* **Problem statement**:
Quote every line below exactly as it reads.
----------------
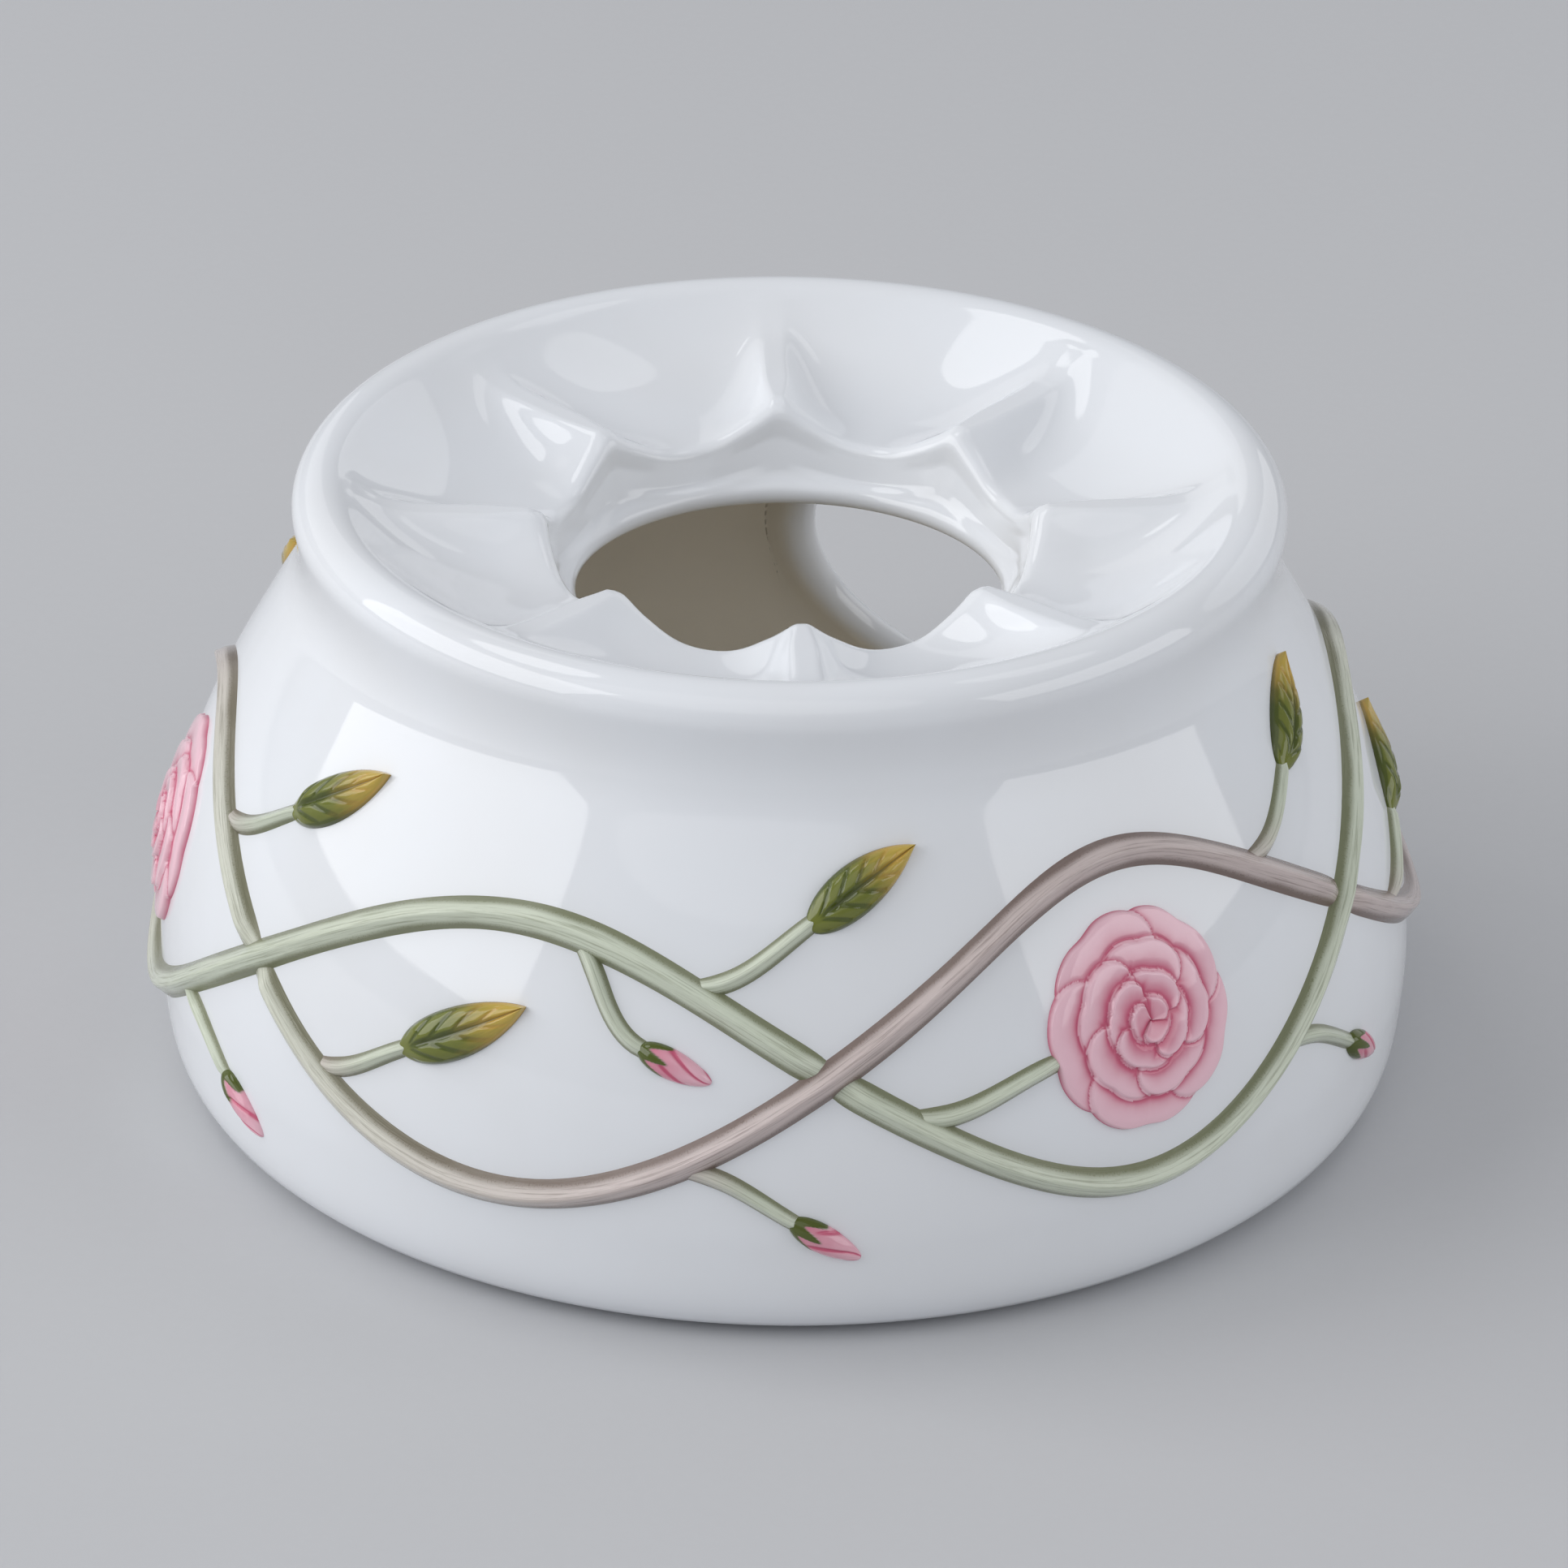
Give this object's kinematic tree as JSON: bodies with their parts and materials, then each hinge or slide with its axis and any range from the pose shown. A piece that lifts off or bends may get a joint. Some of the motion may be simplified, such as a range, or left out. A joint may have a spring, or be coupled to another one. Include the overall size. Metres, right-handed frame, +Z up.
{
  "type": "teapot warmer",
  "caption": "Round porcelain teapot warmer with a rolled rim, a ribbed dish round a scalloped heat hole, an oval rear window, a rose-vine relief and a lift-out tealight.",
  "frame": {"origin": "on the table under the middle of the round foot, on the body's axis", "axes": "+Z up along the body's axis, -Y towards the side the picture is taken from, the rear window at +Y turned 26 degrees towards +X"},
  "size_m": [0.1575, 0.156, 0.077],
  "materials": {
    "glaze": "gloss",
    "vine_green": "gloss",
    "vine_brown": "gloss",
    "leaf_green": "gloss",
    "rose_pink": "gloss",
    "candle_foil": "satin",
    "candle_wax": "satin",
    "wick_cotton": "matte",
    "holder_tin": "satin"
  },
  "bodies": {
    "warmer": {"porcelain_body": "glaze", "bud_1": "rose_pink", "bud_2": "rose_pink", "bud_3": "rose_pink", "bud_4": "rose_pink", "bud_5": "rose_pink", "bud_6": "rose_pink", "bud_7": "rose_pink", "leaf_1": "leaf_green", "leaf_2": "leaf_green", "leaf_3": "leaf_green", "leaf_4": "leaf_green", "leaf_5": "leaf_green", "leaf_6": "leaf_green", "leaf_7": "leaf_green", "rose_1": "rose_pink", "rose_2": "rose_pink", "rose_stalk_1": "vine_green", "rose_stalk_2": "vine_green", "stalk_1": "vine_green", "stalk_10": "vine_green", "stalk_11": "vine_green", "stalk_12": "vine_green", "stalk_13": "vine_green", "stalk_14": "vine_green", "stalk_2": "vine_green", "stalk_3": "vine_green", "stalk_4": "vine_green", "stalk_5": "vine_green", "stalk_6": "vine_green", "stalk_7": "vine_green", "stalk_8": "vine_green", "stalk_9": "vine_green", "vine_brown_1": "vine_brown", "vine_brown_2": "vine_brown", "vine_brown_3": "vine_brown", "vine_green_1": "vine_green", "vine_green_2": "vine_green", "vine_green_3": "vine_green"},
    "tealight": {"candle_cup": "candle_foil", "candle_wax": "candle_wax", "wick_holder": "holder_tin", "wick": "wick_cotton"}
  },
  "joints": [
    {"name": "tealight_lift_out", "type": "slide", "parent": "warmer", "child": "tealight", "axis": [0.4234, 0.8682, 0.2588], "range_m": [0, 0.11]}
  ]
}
----------------
* **Expected answer**:
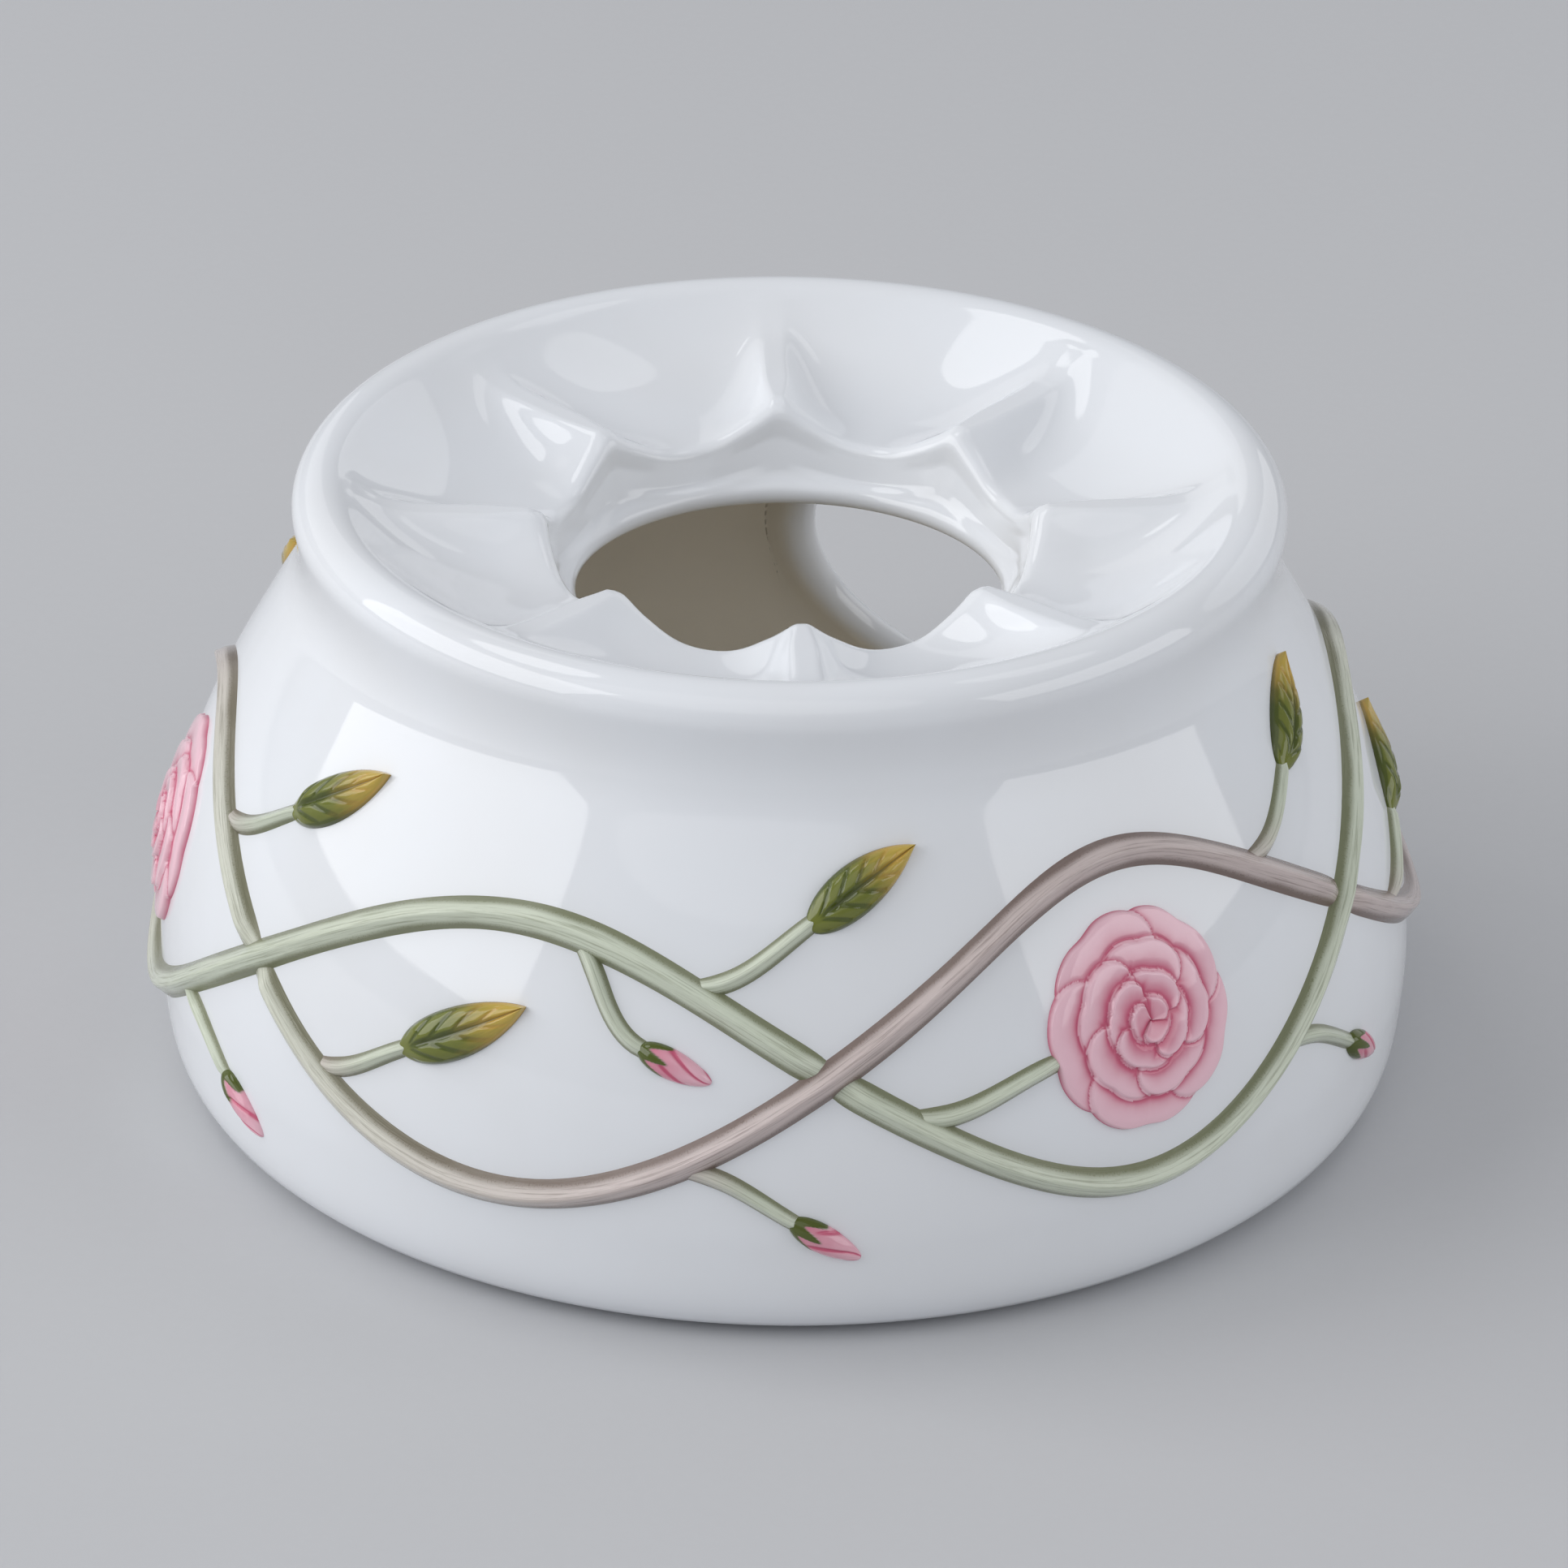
Give this object's kinematic tree as JSON: bodies with their parts and materials, then each hinge or slide with its axis and any range from the pose shown. A piece that lifts off or bends may get a joint. Some of the motion may be simplified, such as a range, or left out. A joint may have a spring, or be coupled to another one. Include the overall size. Metres, right-handed frame, +Z up.
{
  "type": "teapot warmer",
  "caption": "Round porcelain teapot warmer with a rolled rim, a ribbed dish round a scalloped heat hole, an oval rear window, a rose-vine relief and a lift-out tealight.",
  "frame": {"origin": "on the table under the middle of the round foot, on the body's axis", "axes": "+Z up along the body's axis, -Y towards the side the picture is taken from, the rear window at +Y turned 26 degrees towards +X"},
  "size_m": [0.1575, 0.156, 0.077],
  "materials": {
    "glaze": "gloss",
    "vine_green": "gloss",
    "vine_brown": "gloss",
    "leaf_green": "gloss",
    "rose_pink": "gloss",
    "candle_foil": "satin",
    "candle_wax": "satin",
    "wick_cotton": "matte",
    "holder_tin": "satin"
  },
  "bodies": {
    "warmer": {"porcelain_body": "glaze", "bud_1": "rose_pink", "bud_2": "rose_pink", "bud_3": "rose_pink", "bud_4": "rose_pink", "bud_5": "rose_pink", "bud_6": "rose_pink", "bud_7": "rose_pink", "leaf_1": "leaf_green", "leaf_2": "leaf_green", "leaf_3": "leaf_green", "leaf_4": "leaf_green", "leaf_5": "leaf_green", "leaf_6": "leaf_green", "leaf_7": "leaf_green", "rose_1": "rose_pink", "rose_2": "rose_pink", "rose_stalk_1": "vine_green", "rose_stalk_2": "vine_green", "stalk_1": "vine_green", "stalk_10": "vine_green", "stalk_11": "vine_green", "stalk_12": "vine_green", "stalk_13": "vine_green", "stalk_14": "vine_green", "stalk_2": "vine_green", "stalk_3": "vine_green", "stalk_4": "vine_green", "stalk_5": "vine_green", "stalk_6": "vine_green", "stalk_7": "vine_green", "stalk_8": "vine_green", "stalk_9": "vine_green", "vine_brown_1": "vine_brown", "vine_brown_2": "vine_brown", "vine_brown_3": "vine_brown", "vine_green_1": "vine_green", "vine_green_2": "vine_green", "vine_green_3": "vine_green"},
    "tealight": {"candle_cup": "candle_foil", "candle_wax": "candle_wax", "wick_holder": "holder_tin", "wick": "wick_cotton"}
  },
  "joints": [
    {"name": "tealight_lift_out", "type": "slide", "parent": "warmer", "child": "tealight", "axis": [0.4234, 0.8682, 0.2588], "range_m": [0, 0.11]}
  ]
}